DOMRADIO.DE: Wie sieht es in den Altenheimen aus? Die können wahrscheinlich auch keine zusätzlichen Menschen mehr stationär aufnehmen?
Broy: Im Moment ist es zum Glück noch nicht so. Die Politiker sagen, wir befinden uns im Moment vor dem großen Ansturm. Sie vergleichen das mit einem Unterseebeben, bei dem sich das Wasser zurückzieht und dann mit großer Wucht, einem Tsunami, zurückkommt. Das kann passieren, muss aber nicht. Aber auf diese Gefahr hin reagieren jetzt manche und sagen: "Wenn das hier so gefährlich ist, wollen wir uns lieber schützen."

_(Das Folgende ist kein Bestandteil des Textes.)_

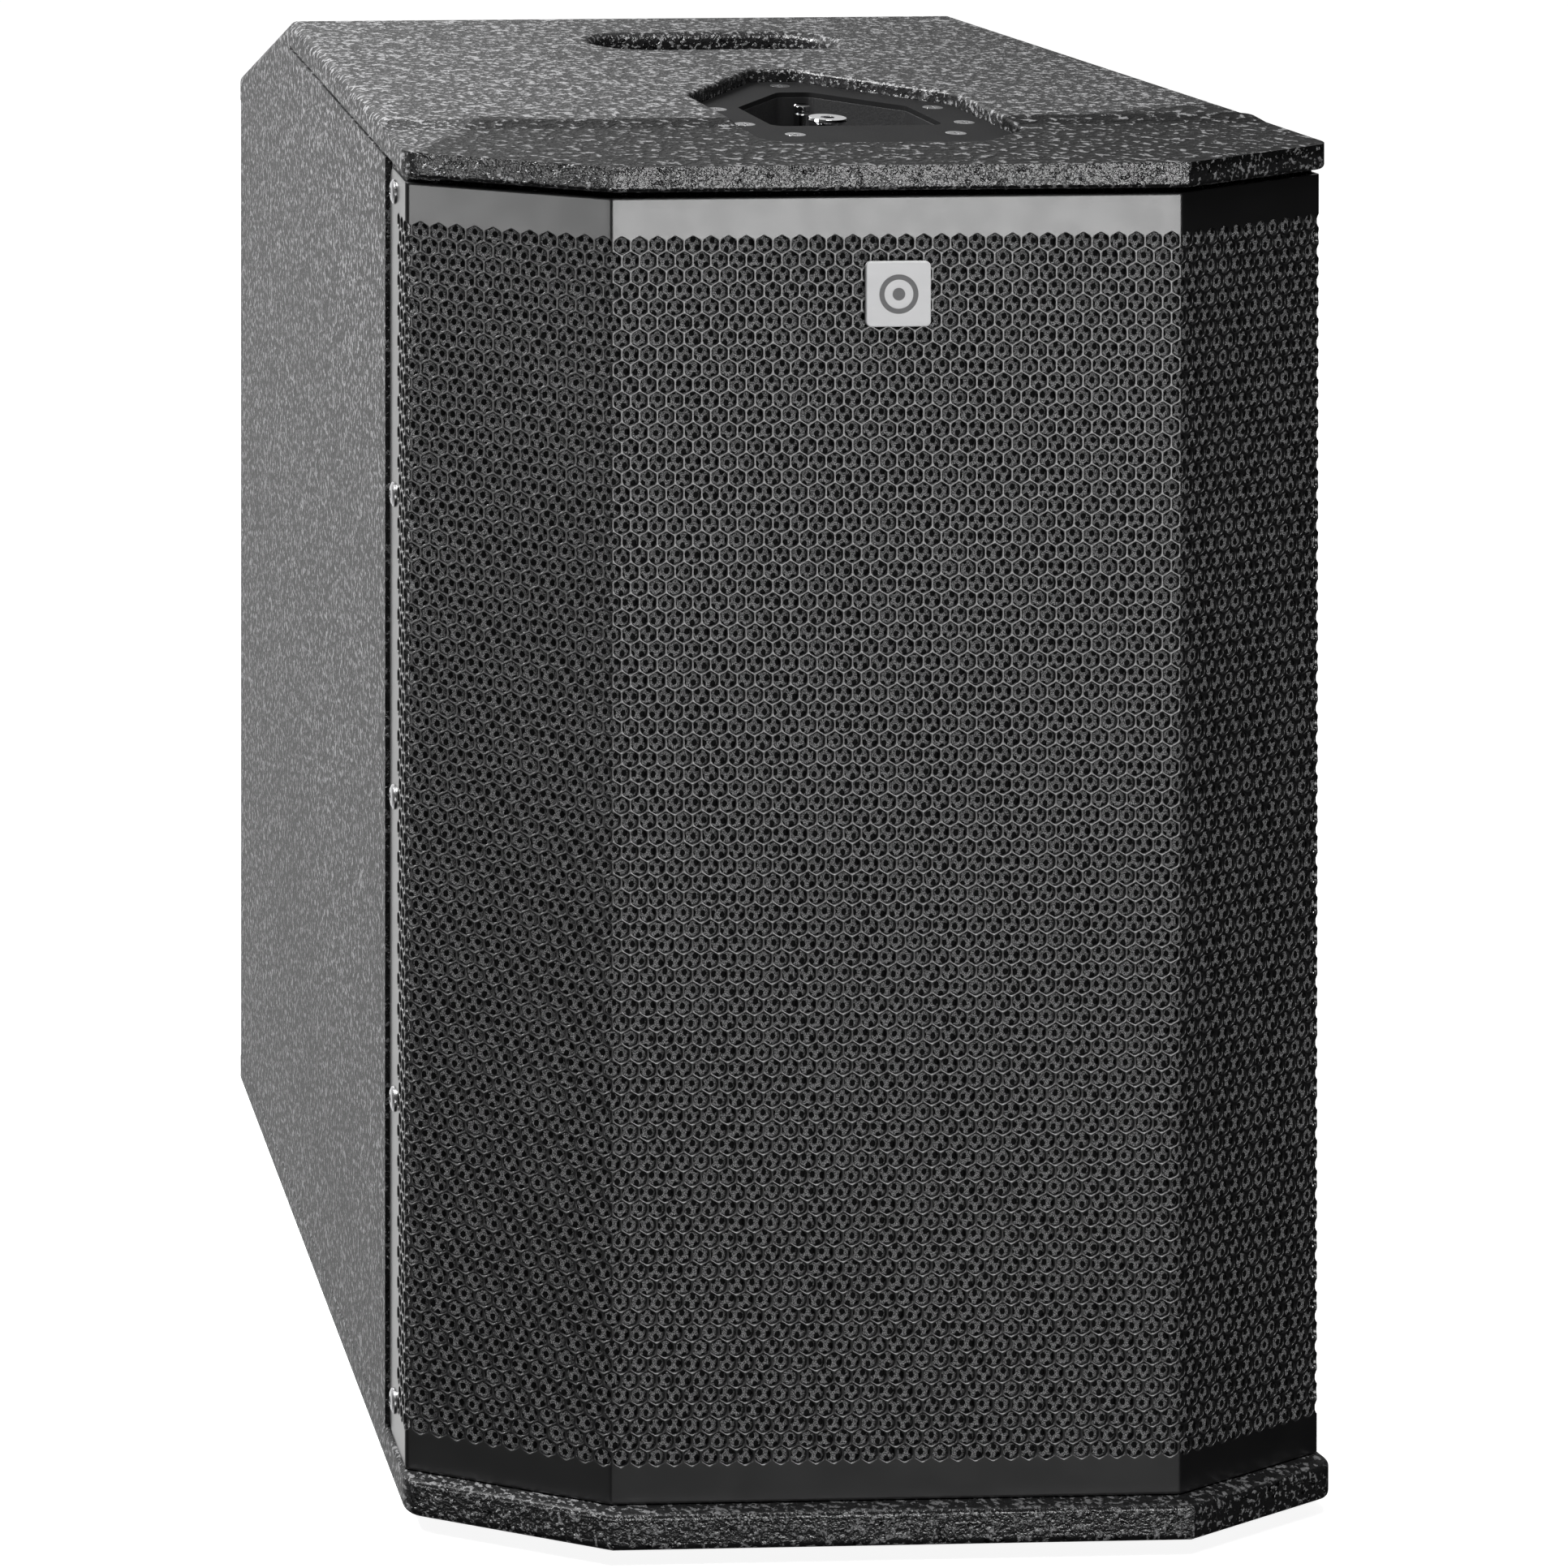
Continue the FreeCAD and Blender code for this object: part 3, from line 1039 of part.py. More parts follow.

DOMRADIO.DE: Wie soll das weitergehen? Hätten Sie eine Idee, wie man die fehlende Betreuung regeln oder überbrücken könnte?
Broy: Wir reden den Kräften gut zu, damit die, die jetzt Zweifel haben, ob sie kommen sollen, vielleicht doch den Entschluss fassen und eine Reisemöglichkeiten finden. Wir schlagen auch vor, dass sie nicht in Bussen kommen, sondern dass beispielsweise Angehörige sie bis zur polnischen Grenze bringen, von wo wir Transfers mit kleinen Bussen oder mit Pkws organisieren, damit sie nicht dicht gedrängt mit vielen anderen Menschen hierher fahren müssen.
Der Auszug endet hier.